Körpersprache
Unterschätzt wird die Wirkung der Körpersprache, dabei kann sie sehr hilfreich in einer Vorstellung sein. Durch meine Bewegungen lenke ich die Aufmerksamkeit der Kinder auf (für mein Kunststück) wesentliche Dinge, ohne ein Wort zu sagen, d.h. ich bediene statt des Hörsinns zur Weitergabe von Informationen zur Abwechslung das Auge. Abwechslung erzeugt Interesse.
Ich kann so zum Beispiel eine stramme Körperhaltung einnehmen, mit stolzem und wichtigem Gesichtsausdruck meinen linken Arm mit einem Tuch ausstrecken. Um dann rechts zuerst den Finger zu heben („Achtung!“) und dann zum Tuch zu zeigen. Was bedeutet: „Guckt mal, da geschieht mit dem Tuch gleich eine Sensation!“
Oder ein Kind zieht aus dem Changierbeutel statt der erwarteten Tücher einen Seidenstreamer. Die Wirkung kann ich nonverbal erhöhen, indem ich mich ruckartig herunterbeuge und mit den Augen 5 cm vor dem Streamer äußerst erstaunt erstarre. Das signalisiert dem Publikum: „Etwas Unglaubliches ist geschehen!“ Die Faustregel für solche Bewegungen ist wie immer auf der Bühne: Wenn ich selber meine, ich habe meine Bewegung extrem überzogen, dann ist sie für das Publikum gerade richtig erkennbar.
Ebenso kann ich negativ mein Kunststück oder die Handlung eines helfenden Kindes durch meine Körperhaltung abwerten, wenn ich nicht aufpasse, was ich tue. Wenn z.B. das Kind mit dem Zauberstab die kleine Kiste berühren soll um den Zauber auszulösen, sollte ich gebannt zusehen – so dicht dran wie möglich, aber vorsichtig, weil man ja nie weiß, was passieren wird. Kontraproduktiv wäre in diesem Falle, das Kind machen zu lassen und schon mal das nächste Requisit aus dem Koffer zu holen. Damit würde ich – ohne ein Wort zu sagen – allen Zuschauern mitteilen: „Das ist gar nicht so wichtig!“
Mit Hilfe der Körpersprache kann ich auch Kinder (wieder) zur Ruhe bringen. Wenn ich mich auf die Bühne stelle und die Kinder einfach nur ansehe, wissen die, dass ich etwas sagen möchte und werden oftmals ruhig. Könnte ja sein, dass das, was ich sage, wichtig oder zumindest lustig ist.
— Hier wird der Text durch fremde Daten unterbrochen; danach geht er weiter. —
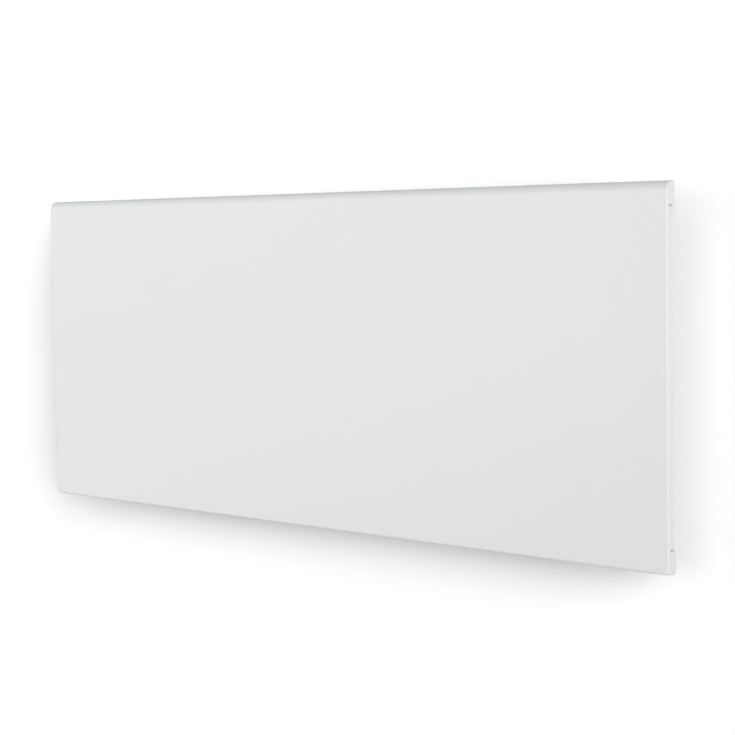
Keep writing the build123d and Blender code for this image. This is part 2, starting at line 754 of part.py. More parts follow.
def element_terminal():
    """Right-hand threaded terminal with its nut."""
    pin = round_x(rod_end, terminal_end, element_y, element_z, TERMINAL_RADIUS)
    nut = extrude(Plane.YZ.offset(rod_end) * RegularPolygon(TERMINAL_NUT_RADIUS, 6), TERMINAL_NUT_LENGTH)
    return pin + Pos(0, element_y, element_z) * nut


def element_bracket():
    """Right-hand bracket: a plate round the insulator, with a foot on the casing's back."""
    z0 = element_z - ELEMENT_BRACKET_HEIGHT / 2
    z1 = element_z + ELEMENT_BRACKET_HEIGHT / 2
    x1 = element_bracket_x + BRACKET_SHEET
    plate = block(
        element_bracket_x, x1, element_y - ELEMENT_BRACKET_NOSE, casing_inner_y, z0, z1,
    )
    plate += block(x1, x1 + FLANGE_WIDTH, casing_inner_y - BRACKET_SHEET, casing_inner_y, z0, z1)
    plate -= round_x(element_bracket_x - 1, x1 + 1, element_y, element_z, BUSH_RADIUS + BUSH_FIT)
    right_x = x1 + FLANGE_WIDTH / 2
    for x, z in bracket_rivet_places():
        if x == right_x:
            plate -= round_y(x, casing_inner_y - 2 * BRACKET_SHEET, casing_inner_y, z, RIVET_RADIUS)
    return plate


def cradle_rivet_heights():
    step = ELEMENT_TALL / 4
    return (element_z - step, element_z + step)


def element_cradle():
    """Support at mid length: a strip on the rear shield with an arm above and one below."""
    half = ELEMENT_TALL / 2 + CRADLE_GAP
    x0 = element_mid_x - CRADLE_WIDTH / 2
    x1 = element_mid_x + CRADLE_WIDTH / 2
    y1 = rear_shield_y
    reach = element_y - ELEMENT_DEPTH / 2
    cradle = block(
        x0, x1, y1 - CRADLE_SHEET, y1, element_z - half - CRADLE_SHEET, element_z + half + CRADLE_SHEET,
    )
    for up in (-1, 1):
        z = element_z + up * half
        cradle += block(x0, x1, reach, y1, z, z + up * CRADLE_SHEET)
    for z in cradle_rivet_heights():
        cradle -= round_y(element_mid_x, y1 - 2 * CRADLE_SHEET, y1, z, RIVET_RADIUS)
    return cradle


def element_rivets():
    """Flush rivets that hold the cradle to the rear shield."""
    grip = CRADLE_SHEET + SHIELD_SHEET
    return [
        Pos(element_mid_x, rear_shield_y - CRADLE_SHEET, z) * to_front * rivet(grip, tail=False)
        for z in cradle_rivet_heights()
    ]


# Control unit

def corner_post_places():
    step = HOUSING_WALL + POST_RADIUS - POST_IN_WALL
    return [
        (x, y)
        for x in (housing_left + step, housing_right - step)
        for y in (housing_front + step, housing_back - step)
    ]


def board_post_places():
    return [
        (board_left + BOARD_POST_INSET, board_front + BOARD_POST_INSET),
        (board_right - BOARD_POST_INSET, board_back - BOARD_POST_INSET),
    ]


def pad_x(number):
    """Where a wire meets the board, counted from the left."""
    return board_left + PAD_FIRST + number * PAD_PITCH


def control_housing():
    inner_floor = housing_bottom + HOUSING_WALL
    body = block(housing_left, housing_right, housing_front, housing_back, housing_bottom, cover_bottom)
    body -= block(
        housing_left + HOUSING_WALL, housing_right - HOUSING_WALL,
        housing_front + HOUSING_WALL, housing_back - HOUSING_WALL, inner_floor, cover_bottom + 1,
    )
    half = CABLE_OPENING_DEPTH / 2
    body -= block(
        switch_x - CABLE_OPENING_MARGIN, pad_x(3) + CABLE_OPENING_MARGIN,
        mid_y - half, mid_y + half, housing_bottom - 1, inner_floor + 1,
    )
    for x, y in corner_post_places():
        body += round_z(x, y, inner_floor, cover_bottom, POST_RADIUS)
        body -= round_z(x, y, cover_bottom - SMALL_SCREW_LENGTH, cover_bottom, SMALL_SCREW_RADIUS)
    for x, y in board_post_places():
        body += round_z(x, y, inner_floor, board_bottom, POST_RADIUS)
        body -= round_z(x, y, board_bottom - SMALL_SCREW_LENGTH, board_bottom, SMALL_SCREW_RADIUS)
    for y, z in housing_screw_places():
        body -= round_x(housing_left, housing_left + SMALL_SCREW_LENGTH, y, z, SMALL_SCREW_RADIUS)
    return body


def control_cover():
    cover = block(
        partition_right + HOUSING_GAP, casing_inner_x - HOUSING_GAP,
        panel_inner_y + PARTITION_FRONT_GAP, casing_inner_y - HOUSING_GAP, cover_bottom, control_top,
    )
    z0 = cover_bottom - 1
    z1 = control_top + 1
    cover -= block(
        switch_x - switch_half_x, switch_x + switch_half_x,
        mid_y - switch_half_y, mid_y + switch_half_y, z0, z1,
    )
    cover -= round_z(knob_x, mid_y, z0, z1, SHAFT_RADIUS + SHAFT_COVER_CLEARANCE)
    cover -= round_z(lens_x, mid_y, z0, z1, LENS_RADIUS)
    for x, y in corner_post_places():
        cover -= round_z(x, y, z0, z1, SMALL_SCREW_RADIUS)
    return cover


def control_screws():
    screws = [Pos(x, y, control_top) * small_screw() for x, y in corner_post_places()]
    screws += [Pos(x, y, board_top) * small_screw() for x, y in board_post_places()]
    screws += [Pos(partition_left, y, z) * to_left * small_screw() for y, z in housing_screw_places()]
    return screws


def circuit_board():
    board = block(board_left, board_right, board_front, board_back, board_bottom, board_top)
    for x, y in board_post_places():
        board -= round_z(x, y, board_bottom, board_top, SMALL_SCREW_RADIUS)
    return board


def board_components():
    """Relay and capacitor under the board, indicator lamp on top."""
    relay_y = board_front + RELAY_WIDTH / 2 + BOARD_EDGE_GAP
    relay = block(
        knob_x - RELAY_LENGTH / 2, knob_x + RELAY_LENGTH / 2,
        relay_y - RELAY_WIDTH / 2, relay_y + RELAY_WIDTH / 2, board_bottom - RELAY_HEIGHT, board_bottom,
    )
    capacitor = round_z(
        board_left + CAPACITOR_RADIUS + BOARD_EDGE_GAP, board_back - CAPACITOR_RADIUS - BOARD_EDGE_GAP,
        board_bottom - CAPACITOR_HEIGHT, board_bottom, CAPACITOR_RADIUS,
    )
    lamp = round_z(lens_x, mid_y, board_top, board_top + LED_HEIGHT, LENS_RADIUS)
    return [relay, capacitor, lamp]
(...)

Wenn ich dazu die rechte Hand hebe, wird das Zeichen noch deutlicher und noch mehr, wenn ich zusätzlich von der anderen Hand den Zeigefinger auf den Mund lege und die Kinder mit dringenden, auffordernden Blicken anschaue. Und dazu den inneren Dialog spreche (also nicht laut, aber gerne mit Lippenbewegungen): „Passt mal auf, was hier gleich für ein grandioses Wunder geschieht!“
Kinder kennen diese Zeichen aus der Schule und Kinder sind generell kooperativ veranlagt, d.h. sie beachten diese Zeichen auch und werden ruhig.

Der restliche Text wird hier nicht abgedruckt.